There are numerous examples in recent past of similar extreme high P/S stocks like LNKD and TWTR that dropped precipitously. If you contemplate similar asset class historical records, one needn't go much further than to the 2000 bubble when tech stocks like MSFT traded at P/S of 35 and CSCO traded at 37! We are not there yet.

The FOOL also had an article here with some historical context as well:

https://www.fool.com/how-to-invest/2014/06/28/beware-of-high......

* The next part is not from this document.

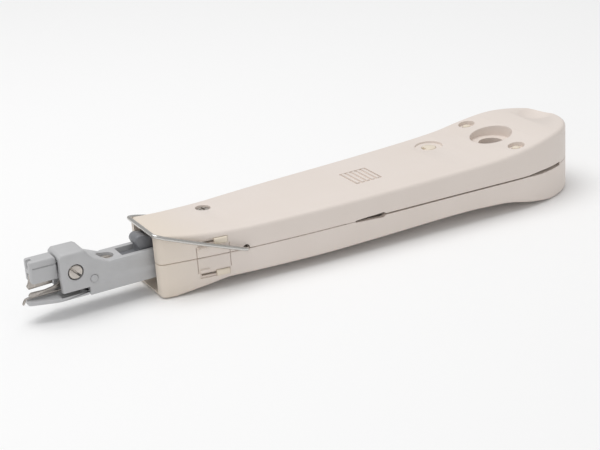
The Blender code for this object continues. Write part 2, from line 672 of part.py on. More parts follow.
def make_fold_outs(tool):
    reach = FOLD_X - FOLD_LENGTH
    half = FOLD_THICK / 2
    hub = arc((FOLD_X, -FOLD_Y), FOLD_HUB_R, -140, 120, 14)
    blade = hub + [(FOLD_X - 6, -9.8), (reach + 5, -9.6), (reach, -12.4), (reach + 1.5, -14.3),
                   (FOLD_X - 6, -14.7)]
    hook = [(x, -y) for x, y in hub]
    hook += [(FOLD_X - 6, 11.5), (reach + 4, 11.5), (reach, 11.9), (reach - 0.5, 13.4),
             (reach + 0.4, 14.4), (reach + 2.6, 14.4), (reach + 2.6, 13.4), (reach + 1.2, 13.2),
             (reach + 4, 12.9), (reach + 9, 14.3), (FOLD_X - 6, 14.7)]
    for name, outline, side in (("release_blade", blade, -1), ("wire_hook", hook, 1)):
        obj = tool.piece(name, plate(outline, "Z", (-half, half)), name, "steel")
        tool.cut(obj, [cylinder("Z", (FOLD_X, side * FOLD_Y), FOLD_PIN_R + GAP, (-2, 2), 20)], name)


def main():
    tool = Tool()
    make_shell(tool, "top_shell", 1)
    make_shell(tool, "bottom_shell", -1)
    make_handle_fittings(tool)
    make_arm(tool)
    make_nose(tool)
    make_blades(tool)
    make_head_fittings(tool)
    make_jaw(tool)
    make_latch(tool)
    between = (ARM_REAR + GAP, SEAT_FRONT - GAP)
    spring = coil((0, 0), SPRING_R, SPRING_WIRE_R, between, SPRING_TURNS, "X", 14, 0.7)
    tool.piece("main_spring", spring, "handle", "spring_steel")
    make_bail(tool)
    make_cut_lock(tool)
    make_fold_outs(tool)


main()
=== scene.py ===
"""Looks of the punch down tool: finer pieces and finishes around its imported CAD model.

Lengths are in millimetres, measured from the front face of the handle (+X runs to its rear end)
and from the plane where the two handle shells meet. at() turns a place into metres in the row frame.
"""

import math

import bmesh
import bpy
from mathutils import Matrix, Vector


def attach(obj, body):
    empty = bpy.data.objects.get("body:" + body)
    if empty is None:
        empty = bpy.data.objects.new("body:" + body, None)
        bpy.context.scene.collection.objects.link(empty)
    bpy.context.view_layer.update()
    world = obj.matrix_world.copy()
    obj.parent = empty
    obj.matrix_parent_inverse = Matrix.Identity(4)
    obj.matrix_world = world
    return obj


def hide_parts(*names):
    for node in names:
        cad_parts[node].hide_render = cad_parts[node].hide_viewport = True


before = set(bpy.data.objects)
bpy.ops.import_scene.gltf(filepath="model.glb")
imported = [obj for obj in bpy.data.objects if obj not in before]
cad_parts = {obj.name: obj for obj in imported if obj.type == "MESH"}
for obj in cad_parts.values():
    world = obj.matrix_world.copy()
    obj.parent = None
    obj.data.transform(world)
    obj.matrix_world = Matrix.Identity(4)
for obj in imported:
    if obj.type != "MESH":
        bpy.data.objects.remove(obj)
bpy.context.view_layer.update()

MM = 0.001
SHIFT = Vector((-51.85, 0.0, 10.1))  # from the measuring origin to the row frame

# Handle
LENGTH = 140.0
SEAM = 0.16  # the gap that shows between the shells
WALL = 1.8
ROOF = 1.4
EDGE = 1.25  # rounding between the broad faces and the walls
FRONT_HALF_WIDTH = 7.6
FRONT_CORNER = 1.5
BULB_X = 114.0
BULB_POWER = 2.3
SIDE_POINTS = ((0, 9.05), (15, 11.8), (30, 13.65), (50, 15.05), (90, 16.5), (114, 17.5))
TOP_POINTS = ((0, 8.7), (12, 7.2), (26, 6.45), (60, 6.55), (90, 7.0), (105, 7.55), (116, 8.85),
              (128, 10.4), (140, 10.7))
BOTTOM_POINTS = ((4, -10.1), (14, -8.4), (20, -7.45), (45, -7.5), (70, -7.0), (95, -6.4),
                 (109, -6.9), (118, -8.7), (126, -10.1))
HANG_X = 116.0
HANG_HOLE_R = 3.8
HANG_SEAT_R = 6.4
HANG_SEAT_Z = 6.4
FOLD_X = 116.0  # pivots of the fold-out tools
FOLD_Y = 12.8
FOLD_LENGTH = 54.0
FOLD_HALF_THICK = 0.25
FOLD_BORE_R = 1.5
FOLD_RECESS_R = 2.5
SLIT_FRONT_X = 58.0  # the slit that the fold-out tools swing through
SLIT_REAR_X = 131.0
FRONT_SCREW = (21.5, 7.0)
REAR_SCREW = (98.2, 7.4)
WELL_R = 2.2
DISH_R = 4.2
SCREW_BORE_R = 1.3
SCOOP = (135.5, 3.5)
GRIP_X = 69.0  # thumb grip: a shallow pocket with ribs across the handle
GRIP_FIRST_X = 66.0
GRIP_STEP = 1.7
STOP_PIN_X = 26.0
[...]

When investors pay an irrational P/S ratio, they pay for irrational growth. When investors buy stocks with high P/S ratios, those stocks need to grow revenue at least 30%-40% on a yearly basis for many years into the future. This is because investors are paying a big premium today for growth that is expected to happen in the future. But, with any deviation from future growth expectations, the premium paid today may no longer be deserved. As a result, and because an irrationally high P/S ratio cannot be maintained by an increase in revenue growth, the stock is likely to collapse.

I made a similar argument with SHOP back in Oct 2017 when the P/S was well above 20 and the stock traded at 116....now up around 6% since then......though I know many of you bought it again at even lower values when Citron did their “magic”.

But let’s look at a few of your/our favorites:

NVDA P/S 14
AYX P/S 17
SHOP P/S 20
TEAM P/S 19
VEEV P/S 15
NKTR P/S 47
OKTA P/S 17
ALGN P/S 14
ZS P/S 21

MDB P/S 12
ANET P/S 12
TDOC P/S 11
SPLK P/S 12
GWRE P/S 12
TWLO P/S 10
ZEN P/S 12
HUBS P/S 12
ZUO P/S 12

SQ P/S 6
AAXN P/S 7
AMZN P/S 4
NTNX P/S 9
TTD P/S 7
CLDR P/S 6
PSTG P/S 5
TLND P/S 9
CELG P/S 5
YEXT P/S 6

I fully recognize there are various “qualifications” like drugs stocks, growth rates and forward P/S’s, etc. But those arguments for another day.

I am just doing a fun compare and contrast between tech driven stocks that might show up in NPI type investing to track an equal weighted portfolio based on valuations. I will report results from time to time.

Anyone care to add other tech stocks you think have the greatest promise of all?